§ **WHAT IS NEEDED**: Copy out all of the data below with no alterations.

※

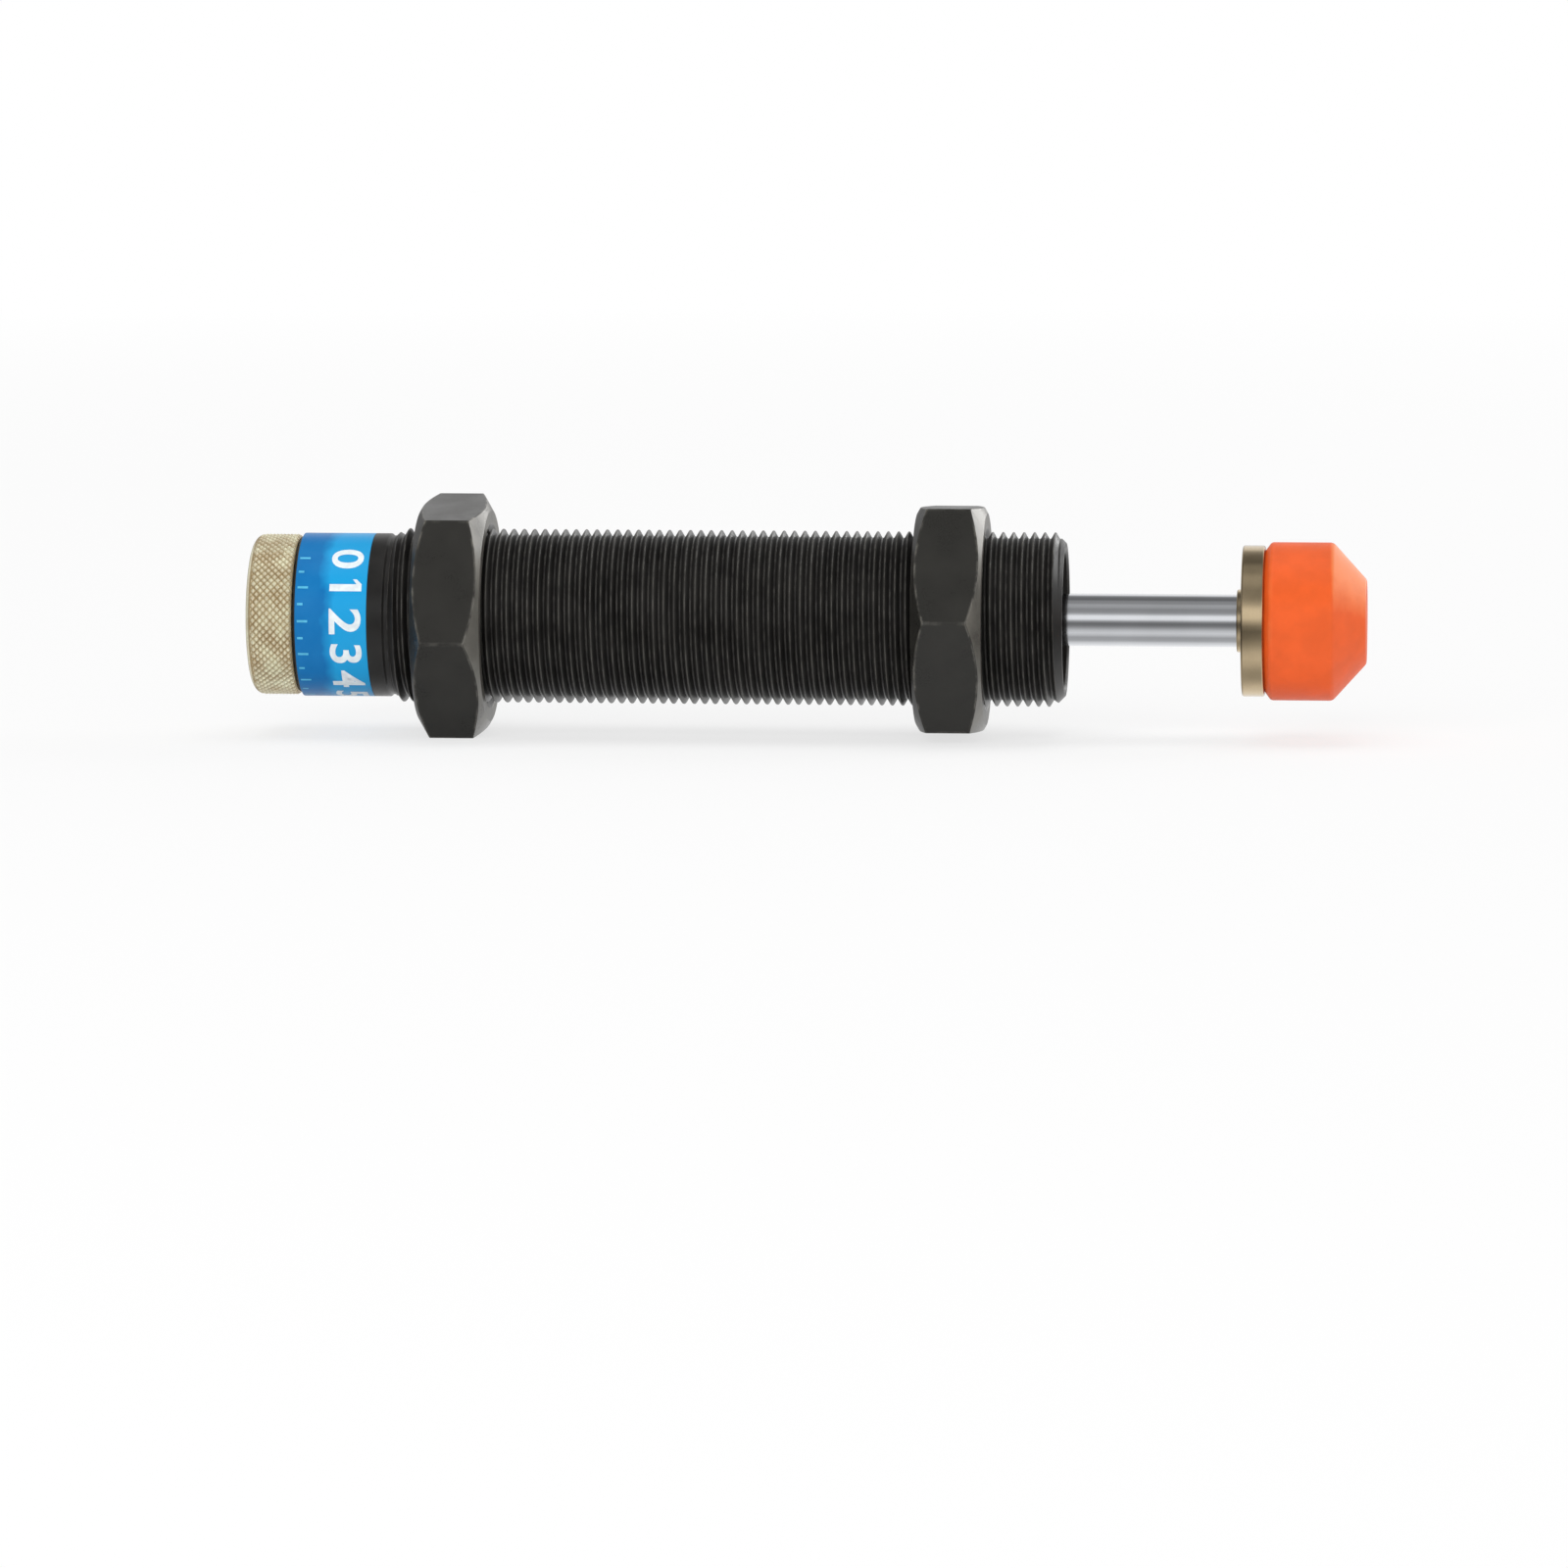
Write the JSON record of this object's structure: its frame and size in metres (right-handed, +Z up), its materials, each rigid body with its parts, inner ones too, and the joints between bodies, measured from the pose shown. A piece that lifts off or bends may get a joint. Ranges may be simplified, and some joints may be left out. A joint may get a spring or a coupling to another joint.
{
  "type": "adjustable hydraulic shock absorber",
  "caption": "Adjustable hydraulic shock absorber: externally threaded steel body with hexagon lock nuts, knurled metering knob, chromed rod and coned urethane bumper.",
  "frame": {"origin": "on the absorber's axis, in the plane of the threaded body's front face", "axes": "+X along the axis, the way the rod and its bumper point; +Z up as it lies; the adjusting knob is at the -X end"},
  "size_m": [0.16, 0.0368, 0.0342],
  "materials": {
    "body_steel": "black-oxide steel with a light oil film",
    "nut_steel": "black-oxide steel, edges worn a little lighter",
    "scale_film": "glossy blue printed film",
    "knob_nickel": "warm nickel plate over a fine diamond knurl",
    "cap_steel": "turned steel, polished, faint turning marks",
    "rod_chrome": "ground and hard-chromed steel",
    "bumper_urethane": "cast orange urethane, satin",
    "bearing_bronze": "machined bearing bronze",
    "inner_steel": "machined steel, oiled",
    "screw_steel": "black alloy steel screw",
    "spring_steel": "hardened spring steel",
    "seal_rubber": "black nitrile rubber",
    "foam": "closed-cell nitrile foam",
    "ring_polymer": "filled slide polymer"
  },
  "bodies": {
    "housing": {"outer_body": "body_steel", "scale_label": "scale_film", "front_bearing": "bearing_bronze", "retaining_ring": "spring_steel", "wiper_seal": "seal_rubber", "rod_seal": "seal_rubber", "rod_guide": "inner_steel", "guide_ring_seal": "seal_rubber", "accumulator_foam": "foam", "pressure_tube": "inner_steel", "tube_base": "inner_steel", "fill_screw": "screw_steel", "return_spring": "spring_steel"},
    "adjuster": {"adjuster_knob": "knob_nickel", "knob_lock_screw": "screw_steel", "adjuster_shaft": "inner_steel", "shaft_ring_seal": "seal_rubber", "shaft_circlip": "spring_steel", "metering_sleeve": "bearing_bronze"},
    "plunger": {"piston_rod": "rod_chrome", "rod_end_cap": "cap_steel", "urethane_bumper": "bumper_urethane", "piston": "inner_steel", "piston_ring": "ring_polymer", "piston_nut": "screw_steel"},
    "check_valve": {"check_disc": "spring_steel"},
    "rear_nut": {"rear_lock_nut": "nut_steel"},
    "front_nut": {"front_lock_nut": "nut_steel"}
  },
  "joints": [
    {"name": "plunger_stroke", "type": "slide", "parent": "housing", "child": "plunger", "axis": [-1, 0, 0], "range_m": [0, 0.025], "stiffness_N_per_m": 1100, "springref_m": -0.013, "deforming": ["return_spring"]},
    {"name": "adjuster_turn", "type": "hinge", "parent": "housing", "child": "adjuster", "pos_m": [-0.11, 0, 0], "axis": [1, 0, 0], "range_deg": [-120, 96]},
    {"name": "rear_nut_travel", "type": "slide", "parent": "housing", "child": "rear_nut", "axis": [1, 0, 0], "range_m": [-0.0032, 0.0296]},
    {"name": "front_nut_travel", "type": "slide", "parent": "housing", "child": "front_nut", "axis": [1, 0, 0], "range_m": [-0.0305, 0.01]},
    {"name": "check_disc_float", "type": "slide", "parent": "plunger", "child": "check_valve", "axis": [-1, 0, 0], "range_m": [0, 0.0005]}
  ]
}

※

§ **FINAL RESULT**:
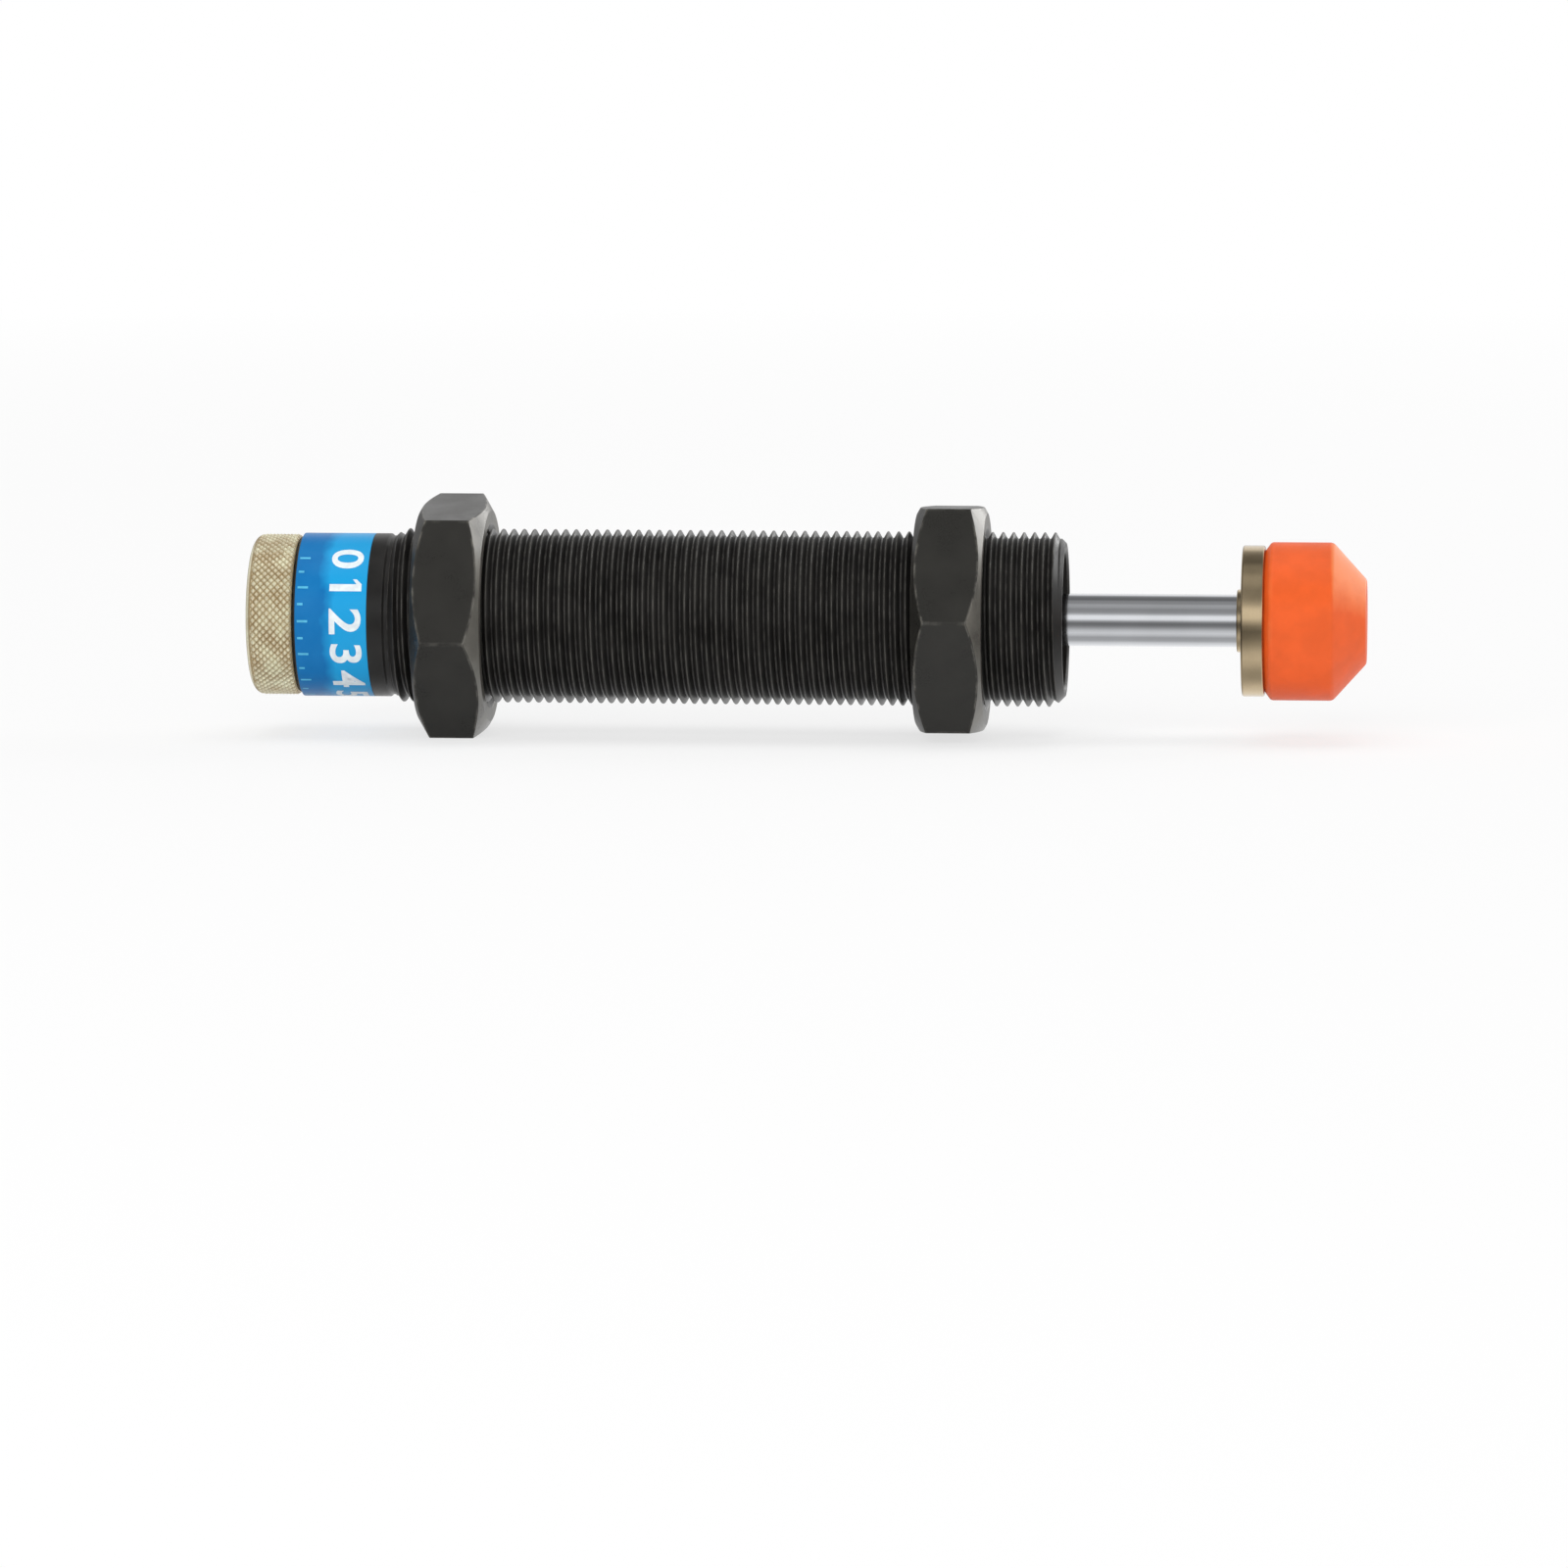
Write the JSON record of this object's structure: its frame and size in metres (right-handed, +Z up), its materials, each rigid body with its parts, inner ones too, and the joints between bodies, measured from the pose shown. A piece that lifts off or bends may get a joint. Ranges may be simplified, and some joints may be left out. A joint may get a spring or a coupling to another joint.
{
  "type": "adjustable hydraulic shock absorber",
  "caption": "Adjustable hydraulic shock absorber: externally threaded steel body with hexagon lock nuts, knurled metering knob, chromed rod and coned urethane bumper.",
  "frame": {"origin": "on the absorber's axis, in the plane of the threaded body's front face", "axes": "+X along the axis, the way the rod and its bumper point; +Z up as it lies; the adjusting knob is at the -X end"},
  "size_m": [0.16, 0.0368, 0.0342],
  "materials": {
    "body_steel": "black-oxide steel with a light oil film",
    "nut_steel": "black-oxide steel, edges worn a little lighter",
    "scale_film": "glossy blue printed film",
    "knob_nickel": "warm nickel plate over a fine diamond knurl",
    "cap_steel": "turned steel, polished, faint turning marks",
    "rod_chrome": "ground and hard-chromed steel",
    "bumper_urethane": "cast orange urethane, satin",
    "bearing_bronze": "machined bearing bronze",
    "inner_steel": "machined steel, oiled",
    "screw_steel": "black alloy steel screw",
    "spring_steel": "hardened spring steel",
    "seal_rubber": "black nitrile rubber",
    "foam": "closed-cell nitrile foam",
    "ring_polymer": "filled slide polymer"
  },
  "bodies": {
    "housing": {"outer_body": "body_steel", "scale_label": "scale_film", "front_bearing": "bearing_bronze", "retaining_ring": "spring_steel", "wiper_seal": "seal_rubber", "rod_seal": "seal_rubber", "rod_guide": "inner_steel", "guide_ring_seal": "seal_rubber", "accumulator_foam": "foam", "pressure_tube": "inner_steel", "tube_base": "inner_steel", "fill_screw": "screw_steel", "return_spring": "spring_steel"},
    "adjuster": {"adjuster_knob": "knob_nickel", "knob_lock_screw": "screw_steel", "adjuster_shaft": "inner_steel", "shaft_ring_seal": "seal_rubber", "shaft_circlip": "spring_steel", "metering_sleeve": "bearing_bronze"},
    "plunger": {"piston_rod": "rod_chrome", "rod_end_cap": "cap_steel", "urethane_bumper": "bumper_urethane", "piston": "inner_steel", "piston_ring": "ring_polymer", "piston_nut": "screw_steel"},
    "check_valve": {"check_disc": "spring_steel"},
    "rear_nut": {"rear_lock_nut": "nut_steel"},
    "front_nut": {"front_lock_nut": "nut_steel"}
  },
  "joints": [
    {"name": "plunger_stroke", "type": "slide", "parent": "housing", "child": "plunger", "axis": [-1, 0, 0], "range_m": [0, 0.025], "stiffness_N_per_m": 1100, "springref_m": -0.013, "deforming": ["return_spring"]},
    {"name": "adjuster_turn", "type": "hinge", "parent": "housing", "child": "adjuster", "pos_m": [-0.11, 0, 0], "axis": [1, 0, 0], "range_deg": [-120, 96]},
    {"name": "rear_nut_travel", "type": "slide", "parent": "housing", "child": "rear_nut", "axis": [1, 0, 0], "range_m": [-0.0032, 0.0296]},
    {"name": "front_nut_travel", "type": "slide", "parent": "housing", "child": "front_nut", "axis": [1, 0, 0], "range_m": [-0.0305, 0.01]},
    {"name": "check_disc_float", "type": "slide", "parent": "plunger", "child": "check_valve", "axis": [-1, 0, 0], "range_m": [0, 0.0005]}
  ]
}